12) They need to be active...and rested.  Gross motor development is just as important as fine motor skills or linguistic development.  It's often overlooked because it just seems like something that is so natural for young children.  But there are children who are never allowed time (or at least adequate time) to run, jump, and climb.  Make sure your child is not one of those!  Encourage them to run.  Run with them!  Push them on the swings then help them learn to keep their swing going.  Go down the big slide with them.  Get them active!  Even in bad weather you can think of little games to get them moving indoors.

On the other hand, young children need times of rest.  Most kids in the toddler years still take an afternoon nap (though some don't), but they also need other times for rest during the day.  Follow up outdoor play with some quiet reading time or snuggle time.  Alternate vigorous play with quieter play throughout the day to ensure they are at top form for whatever comes their way.

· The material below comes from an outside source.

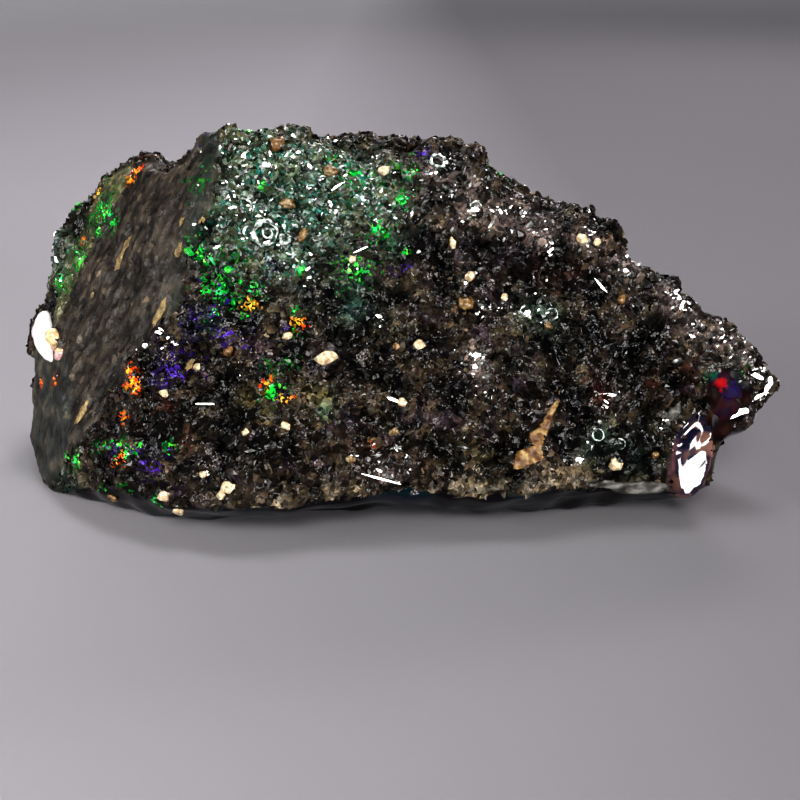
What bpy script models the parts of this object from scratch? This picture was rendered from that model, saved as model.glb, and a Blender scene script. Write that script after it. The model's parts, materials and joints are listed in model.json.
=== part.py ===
"""Rough chunk of black matrix opal: dark basalt full of opal, broken from the seam and resting on its underside.

The chunk is one solid. Its broken faces are the hull of a few named corners, shell-shaped flakes are scooped
out of that hull, and the whole surface is then roughened. Metres, +Z up, +Y away from the viewer, with the
origin on the ground under the middle of the chunk.
"""

import math

import bmesh
import bpy
from mathutils import Euler, Matrix, Vector, noise

MM = 0.001

STONE_NAME = "black_matrix_opal"

# Corners of the broken faces, in millimetres: x to the right, y away from the viewer, z up.
FRONT_RIM = (
    (-17.6, -5.2, 3.2),
    (-14.6, -8.0, 2.7),
    (-10.9, -9.7, 2.3),
    (-5.0, -9.9, 2.8),
    (1.1, -9.3, 3.0),
    (9.1, -8.5, 2.5),
    (15.5, -7.0, 2.0),
    (17.9, -6.2, 1.7),
)
CREST = (
    (-8.4, -0.8, 20.5),
    (-7.2, -0.6, 20.2),
    (-5.8, -0.3, 20.3),
    (3.4, 0.5, 19.6),
    (5.0, 0.3, 19.0),
    (13.1, -1.1, 15.4),
    (16.6, -2.9, 12.2),
)
RIGHT_TIP = (
    (19.4, -4.0, 9.1),
    (20.8, -4.4, 8.5),
    (22.5, -4.6, 7.0),
    (21.6, -4.9, 6.0),
    (19.2, -0.5, 8.0),
)
LEFT_RIDGE = (
    (-11.0, 3.8, 18.2),
    (-13.5, 5.0, 17.8),
    (-17.6, 5.0, 15.4),
    (-20.0, 5.0, 12.5),
    (-20.9, 5.0, 10.2),
    (-21.7, 4.6, 7.0),
    (-20.8, 3.4, 4.4),
    (-21.1, 1.6, 1.4),
    (-19.9, -2.6, -0.4),
)
BACK = (
    (-9.0, 8.6, 16.8),
    (-16.0, 9.4, 11.0),
    (-18.5, 8.8, 2.6),
    (-3.0, 8.0, 17.4),
    (-6.0, 11.0, 9.5),
    (-5.0, 10.4, 1.8),
    (6.0, 7.4, 14.6),
    (6.5, 9.6, 7.0),
    (12.0, 6.0, 10.2),
    (13.5, 6.6, 3.0),
    (17.5, 2.0, 6.0),
)
UNDERSIDE = (
    (-13.0, -5.6, -0.4),
    (-2.0, -6.4, -0.4),
    (9.0, -5.6, -0.4),
    (15.6, -3.0, -0.4),
    (12.5, 4.5, -0.4),
    (-3.0, 8.0, -0.4),
    (-15.0, 7.0, -0.4),
)

# Flakes broken out of the hull: name, centre and radii in millimetres, and turn about x, y and z in degrees.
SCOOPS = (
    ("under_the_tip", (23.3, -8.6, 2.5), (5.2, 5.6, 3.9), (0, 0, 0)),
    ("tip_notch", (19.6, -8.2, 3.3), (1.9, 4.0, 1.9), (0, 0, 0)),
    ("beside_the_knob", (17.2, -7.6, 8.4), (1.3, 2.8, 2.4), (0, 0, 0)),
    ("right_of_the_horn", (16.2, -1.4, 16.4), (4.1, 6.4, 3.9), (0, 30, 0)),
    ("left_of_the_horn", (9.2, 0.6, 19.3), (4.3, 8.0, 3.2), (0, 24, 0)),
    ("crest_saddle", (-1.2, 0.6, 21.8), (5.2, 9.0, 2.8), (0, 0, 0)),
    ("left_saddle", (-11.5, 4.6, 20.3), (2.1, 6.4, 3.5), (0, 0, 0)),
    ("left_face", (-24.0, -15.6, 19.4), (15.6, 13.0, 14.6), (0, 0, 0)),
    ("left_notch", (-23.0, 4.0, 9.1), (2.1, 4.0, 1.0), (0, 0, 0)),
    ("front_valley", (5.8, -8.8, 11.3), (8.6, 5.0, 2.4), (0, -28, 28)),
    ("lower_left_hollow", (-10.5, -9.3, 9.4), (4.2, 4.1, 2.3), (0, 10, 0)),
    ("lower_right_hollow", (13.4, -9.6, 5.7), (3.4, 3.2, 2.0), (0, -20, 0)),
    ("below_the_rim", (-1.0, -12.6, -2.2), (19.0, 8.0, 4.6), (0, 0, 0)),
    ("hollow_under_left", (-10.5, 2.6, -7.0), (13.0, 8.0, 8.0), (0, 0, 35)),
    ("hollow_under_right", (7.0, 2.8, -6.9), (13.0, 8.4, 8.0), (0, 0, -14)),
    ("hollow_under_front", (3.0, -5.4, -7.2), (10.0, 7.4, 8.0), (0, 0, 10)),
    ("hollow_under_back", (-2.4, 9.6, -6.4), (9.0, 9.0, 8.0), (0, 0, 0)),
)

# The middle of the chunk's box on the ground, which is set on the origin.
MIDDLE = (0.01, 0.636)

# The breaks that are smooth. The brown-grey face at the left is fine-grained, and faces this way.
LEFT_FACE_NORMAL = Vector((-0.62, -0.62, 0.49)).normalized()
LEFT_FACE_ENDS_AT_X = -7.0
LEFT_FACE_COSINES = (0.80, 0.94)
# The underside broke like glass: the share of the downward lean at which that starts and is complete.
UNDERSIDE_LEANS = (0.2, 0.55)
# The hollow below the tip broke like glass too: where it starts, how high it goes, and how far it faces right.
TIP_HOLLOW = {"from_x": 17.5, "up_to_z": 5.5, "facing_x": 0.25}
SMOOTH_SHARE = 0.15

# How the surface is roughened, in millimetres: long swells, flat chips and coarse grains.
FINE_STEP = 0.36
SKIN_STEP = 0.42
SWELL_SIZE = 6.5
SWELL_HEIGHT = 0.5
CHIP_SIZE = 2.3
CHIP_STEP = 0.5
CHIP_TILT = 0.42
STEP_PATTERN = 5.1
TILT_PATTERN = 7.3
TILT_OFFSETS = (Vector((11.0, 0.0, 0.0)), Vector((0.0, 23.0, 0.0)), Vector((0.0, 0.0, 37.0)))
GRAIN_SIZE = 1.15
GRAIN_HEIGHT = 0.2
MOST_TRIANGLES = 9200

# The stone is cut level where it rests.
FLOOR_DEPTH = 4.0
FLOOR_WIDTH = 60.0

BASALT_COLOUR = (0.028, 0.026, 0.025, 1.0)
BASALT_ROUGHNESS = 0.35


def clear_scene():
    """Removes whatever the scene holds."""
    for old in list(bpy.data.objects):
        bpy.data.objects.remove(old, do_unlink=True)


def new_collection(name):
    """A collection of this name in the scene."""
    collection = bpy.data.collections.new(name)
    bpy.context.scene.collection.children.link(collection)
    return collection


def stone_material():
    """Dark basalt with a wet, glassy lustre."""
    material = bpy.data.materials.new("opal_matrix")
    material.use_nodes = True
    shader = material.node_tree.nodes["Principled BSDF"]
    shader.inputs["Base Color"].default_value = BASALT_COLOUR
    shader.inputs["Roughness"].default_value = BASALT_ROUGHNESS
    return material


def hull_of(name, corners_mm, collection):
    """One closed hull round the corners."""
    shape = bmesh.new()
    for corner in corners_mm:
        shape.verts.new(Vector(corner) * MM)
    made = bmesh.ops.convex_hull(shape, input=shape.verts)
    spare = {part for part in made["geom_interior"] if isinstance(part, bmesh.types.BMVert)}
    bmesh.ops.delete(shape, geom=list(spare), context="VERTS")
    bmesh.ops.recalc_face_normals(shape, faces=shape.faces)
    mesh = bpy.data.meshes.new(name)
    shape.to_mesh(mesh)
    shape.free()
    stone = bpy.data.objects.new(name, mesh)
    collection.objects.link(stone)
    return stone


def add_cutter(stone, cutter, collection):
    """Takes the cutter's shape out of the stone."""
    cutter.hide_render = True
    cutter.display_type = "WIRE"
    for holder in list(cutter.users_collection):
        holder.objects.unlink(cutter)
    collection.objects.link(cutter)
    cut = stone.modifiers.new("cut " + cutter.name, "BOOLEAN")
    cut.operation = "DIFFERENCE"
    cut.solver = "EXACT"
    cut.object = cutter


def add_scoop(stone, name, centre_mm, radii_mm, turn_deg, collection):
    """Takes an ellipsoid out of the stone, which leaves a hollow like a shell."""
    bpy.ops.mesh.primitive_uv_sphere_add(segments=48, ring_count=24, radius=1.0)
    cutter = bpy.context.active_object
    cutter.name = "scoop_" + name
    turn = Euler([math.radians(angle) for angle in turn_deg]).to_matrix().to_4x4()
    size = Matrix.Diagonal((*(radius * MM for radius in radii_mm), 1.0))
    cutter.data.transform(Matrix.Translation(Vector(centre_mm) * MM) @ turn @ size)
    add_cutter(stone, cutter, collection)


def fixed_mesh(stone):
    """Carries out the modifiers of the stone."""
    graph = bpy.context.evaluated_depsgraph_get()
    made = bpy.data.meshes.new_from_object(stone.evaluated_get(graph))
    stone.modifiers.clear()
    stone.data = made


def even_skin(stone, step):
    """Divides the whole surface into even faces."""
    skin = stone.modifiers.new("even skin", "REMESH")
    skin.mode = "VOXEL"
    skin.voxel_size = step * MM
    fixed_mesh(stone)


def ramp(value, low, high):
    """0 below low, 1 above high, and even in between."""
    return min(max((value - low) / (high - low), 0.0), 1.0)


def rough_share(point, normal):
    """1 on the granular breaks, and SMOOTH_SHARE on the smooth ones."""
    smooth = ramp(-normal.z, *UNDERSIDE_LEANS)
    if point.x < LEFT_FACE_ENDS_AT_X:
        smooth = max(smooth, ramp(normal.dot(LEFT_FACE_NORMAL), *LEFT_FACE_COSINES))
    in_reach = point.x > TIP_HOLLOW["from_x"] and point.z < TIP_HOLLOW["up_to_z"]
    if in_reach and normal.x > TIP_HOLLOW["facing_x"]:
        smooth = 1.0
    return 1.0 - (1.0 - SMOOTH_SHARE) * smooth


def chip_height(point):
    """Flat chips set at their own heights and leaning their own ways, as a coarse break has."""
    centre = noise.voronoi(point / CHIP_SIZE)[1][0]
    step = CHIP_STEP * noise.noise(centre * STEP_PATTERN)
    lean = Vector([noise.noise(centre * TILT_PATTERN + offset) for offset in TILT_OFFSETS])
    return step + CHIP_TILT * lean.dot(point - centre * CHIP_SIZE)


def roughen(stone):
    """Swells, chips and coarse grains over the whole surface."""
    mesh = stone.data
    normals = [vertex.normal.copy() for vertex in mesh.vertices]
    for vertex, normal in zip(mesh.vertices, normals):
        point = vertex.co / MM
        swell = SWELL_HEIGHT * noise.noise(point / SWELL_SIZE)
        grain = GRAIN_HEIGHT * noise.noise(point / GRAIN_SIZE)
        rough = (chip_height(point) + grain) * rough_share(point, normal)
        vertex.co += normal * (swell + rough) * MM


def cut_floor(stone, collection):
    """Takes off what is below the ground, which leaves the flat that the stone rests on."""
    bpy.ops.mesh.primitive_cube_add(size=1.0, location=(0.0, 0.0, -FLOOR_DEPTH / 2 * MM))
    cutter = bpy.context.active_object
    cutter.name = "floor"
    cutter.data.transform(Matrix.Diagonal((FLOOR_WIDTH * MM, FLOOR_WIDTH * MM, FLOOR_DEPTH * MM, 1.0)))
    add_cutter(stone, cutter, collection)


def main():
    """Builds the stone."""
    clear_scene()
    part = new_collection(STONE_NAME)
    cutters = new_collection("cutters")
    corners = FRONT_RIM + CREST + RIGHT_TIP + LEFT_RIDGE + BACK + UNDERSIDE
    stone = hull_of(STONE_NAME, corners, part)
    for name, centre, radii, turn in SCOOPS:
        add_scoop(stone, name, centre, radii, turn, cutters)
    fixed_mesh(stone)
    even_skin(stone, FINE_STEP)
    roughen(stone)
    even_skin(stone, SKIN_STEP)
    fewer = stone.modifiers.new("fewer faces", "DECIMATE")
    fewer.ratio = MOST_TRIANGLES / (2 * len(stone.data.polygons))
    cut_floor(stone, cutters)
    fixed_mesh(stone)
    stone.data.transform(Matrix.Translation((-MIDDLE[0] * MM, -MIDDLE[1] * MM, 0.0)))
    stone.data.materials.clear()
    stone.data.materials.append(stone_material())


main()
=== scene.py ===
"""Looks of a rough chunk of black matrix opal: dark basalt full of opal, broken from the seam."""

import json
import math
import random

import bmesh
import bpy
import numpy as np
from mathutils import Matrix, Vector, noise
from mathutils.bvhtree import BVHTree

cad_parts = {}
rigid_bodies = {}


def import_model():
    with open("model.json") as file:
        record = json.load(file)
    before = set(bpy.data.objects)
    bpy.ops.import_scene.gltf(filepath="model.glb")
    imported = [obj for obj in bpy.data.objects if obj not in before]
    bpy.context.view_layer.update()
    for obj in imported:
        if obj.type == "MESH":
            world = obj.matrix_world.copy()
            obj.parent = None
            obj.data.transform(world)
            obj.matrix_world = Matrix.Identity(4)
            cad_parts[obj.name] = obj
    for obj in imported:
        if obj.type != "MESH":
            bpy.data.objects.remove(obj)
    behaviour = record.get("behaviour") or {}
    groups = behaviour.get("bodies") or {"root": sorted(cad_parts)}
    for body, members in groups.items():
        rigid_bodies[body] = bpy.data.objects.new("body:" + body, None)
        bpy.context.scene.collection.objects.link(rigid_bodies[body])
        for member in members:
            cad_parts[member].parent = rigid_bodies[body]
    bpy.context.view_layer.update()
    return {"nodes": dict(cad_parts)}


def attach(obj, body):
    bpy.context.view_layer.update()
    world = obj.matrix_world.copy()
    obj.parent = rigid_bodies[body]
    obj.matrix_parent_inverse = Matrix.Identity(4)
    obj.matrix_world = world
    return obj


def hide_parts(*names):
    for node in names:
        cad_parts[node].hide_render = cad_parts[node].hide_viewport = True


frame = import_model()

# The table that the chunk lies on: a wide pale sheet of matt laminate, with soft boxes round it as a stone
# dealer sets them. None of this is part of the chunk.
MM = 0.001
TABLE_HALF_WIDTH = 2.0
TABLE_TOP = -0.00003
TABLE_COLOUR = (0.285, 0.276, 0.294)
# The table clouds a little, and darkens to the right with painted shade: from here to here in millimetres,
# and how far.
TABLE_CLOUDS = (60.0, 0.985)
TABLE_PAINTED_SHADE = (-18.0, 24.0, 1.10, 0.66)
AIR_COLOUR = (0.95, 0.93, 1.0)
AIR_AT_THE_HORIZON = 0.24
AIR_OVERHEAD = 0.05
HORIZON_UP_TO = 0.18
OVERHEAD_FROM = 0.40
CAMERA_PLACE = Vector((0.00109, -0.061136, 0.030))
CAMERA_TILT = math.radians(67.0)
CAMERA_LENS = 50
FILM_WIDTH = 36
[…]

13) Process over product.  Probably my favorite toddler tip ever.  For that matter, not just for toddlers, but for people of all ages.  But certainly, this especially applies to the little ones.  What does that mean, process over product?  It means that things young children create should be more about the process of creating something than about the final product.  This is why I hate things like preschool craft printables: have your child color these pieces, cut them out, and glue them together to make a (fill in the blank).  Things like that provide the child very little involvement in the process of creating.  Pretty much anything with step by step instructions is suspicious to me when it comes to toddlers.  Better to give them some paper, pens, paint, and pompom balls and let them come up with their own creation!

14) They just want to feel safe.  All in all, children just want to feel loved, secure in the knowledge that their parents (or primary caregivers) will always be there to help them when they need it, hold them when they're sad, chase away the monsters, and kiss away the hurts.  Just love them, do what seems best for them, and you'll all be just fine.